→ **INSTRUCTIONS FOR THE TASK**:
Return the full listing exactly as it is written.
◇ ◇ ◇ ◇
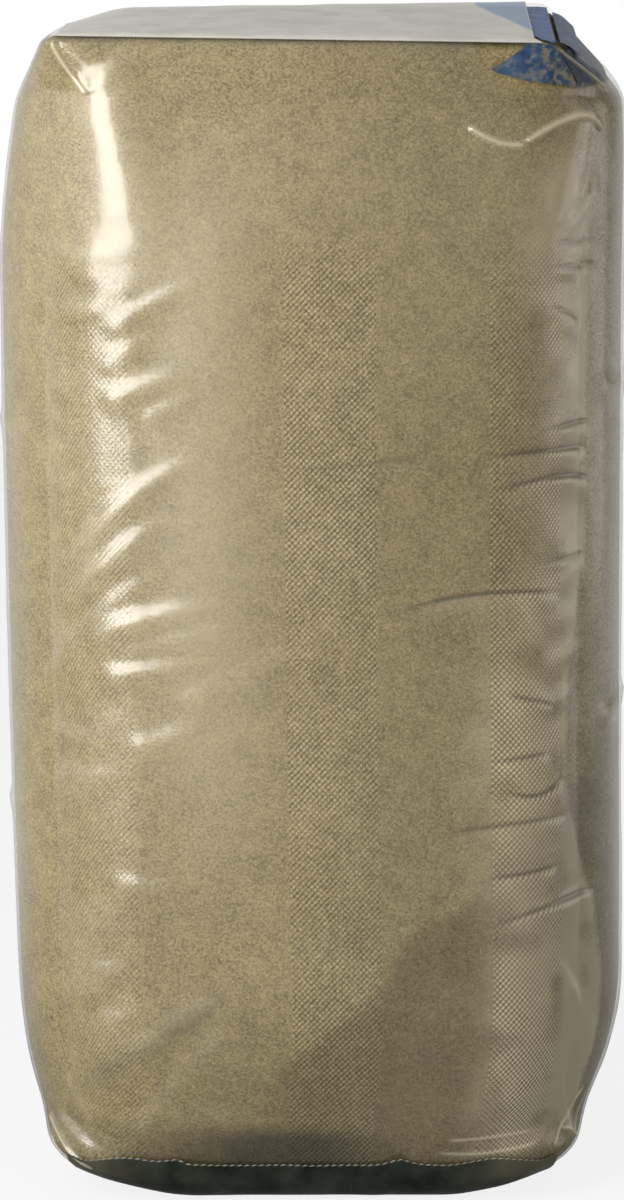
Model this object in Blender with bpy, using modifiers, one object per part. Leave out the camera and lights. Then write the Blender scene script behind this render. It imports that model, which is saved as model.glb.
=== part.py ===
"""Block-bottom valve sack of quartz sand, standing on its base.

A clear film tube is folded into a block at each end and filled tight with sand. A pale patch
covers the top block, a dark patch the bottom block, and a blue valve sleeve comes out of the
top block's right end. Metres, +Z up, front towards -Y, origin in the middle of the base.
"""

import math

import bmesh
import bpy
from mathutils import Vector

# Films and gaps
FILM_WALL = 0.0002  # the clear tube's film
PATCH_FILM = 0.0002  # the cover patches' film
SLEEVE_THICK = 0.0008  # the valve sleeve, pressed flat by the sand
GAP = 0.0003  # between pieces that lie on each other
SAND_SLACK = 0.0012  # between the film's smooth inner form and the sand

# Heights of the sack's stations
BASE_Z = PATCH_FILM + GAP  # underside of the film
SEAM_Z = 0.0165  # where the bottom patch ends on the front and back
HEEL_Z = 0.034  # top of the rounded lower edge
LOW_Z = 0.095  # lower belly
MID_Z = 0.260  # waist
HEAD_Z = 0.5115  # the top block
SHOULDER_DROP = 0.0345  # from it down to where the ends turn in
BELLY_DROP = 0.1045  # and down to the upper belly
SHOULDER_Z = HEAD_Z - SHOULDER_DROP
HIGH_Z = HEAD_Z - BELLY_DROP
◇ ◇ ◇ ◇
→ **TASK RESPONSE**:
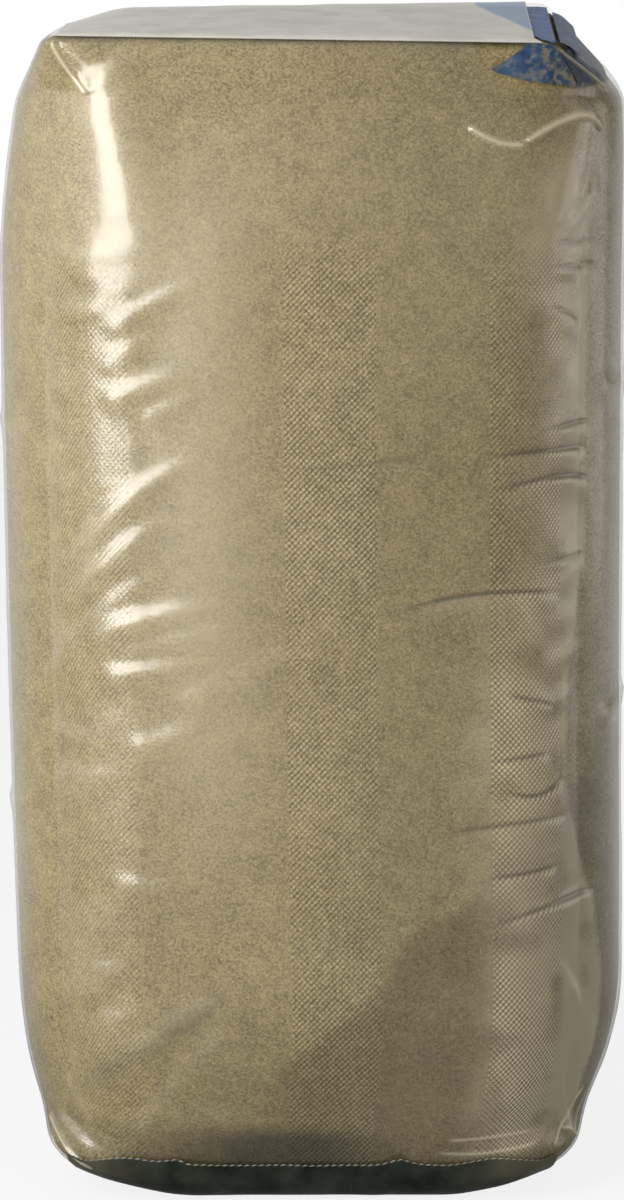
Model this object in Blender with bpy, using modifiers, one object per part. Leave out the camera and lights. Then write the Blender scene script behind this render. It imports that model, which is saved as model.glb.
=== part.py ===
"""Block-bottom valve sack of quartz sand, standing on its base.

A clear film tube is folded into a block at each end and filled tight with sand. A pale patch
covers the top block, a dark patch the bottom block, and a blue valve sleeve comes out of the
top block's right end. Metres, +Z up, front towards -Y, origin in the middle of the base.
"""

import math

import bmesh
import bpy
from mathutils import Vector

# Films and gaps
FILM_WALL = 0.0002  # the clear tube's film
PATCH_FILM = 0.0002  # the cover patches' film
SLEEVE_THICK = 0.0008  # the valve sleeve, pressed flat by the sand
GAP = 0.0003  # between pieces that lie on each other
SAND_SLACK = 0.0012  # between the film's smooth inner form and the sand

# Heights of the sack's stations
BASE_Z = PATCH_FILM + GAP  # underside of the film
SEAM_Z = 0.0165  # where the bottom patch ends on the front and back
HEEL_Z = 0.034  # top of the rounded lower edge
LOW_Z = 0.095  # lower belly
MID_Z = 0.260  # waist
HEAD_Z = 0.5115  # the top block
SHOULDER_DROP = 0.0345  # from it down to where the ends turn in
BELLY_DROP = 0.1045  # and down to the upper belly
SHOULDER_Z = HEAD_Z - SHOULDER_DROP
HIGH_Z = HEAD_Z - BELLY_DROP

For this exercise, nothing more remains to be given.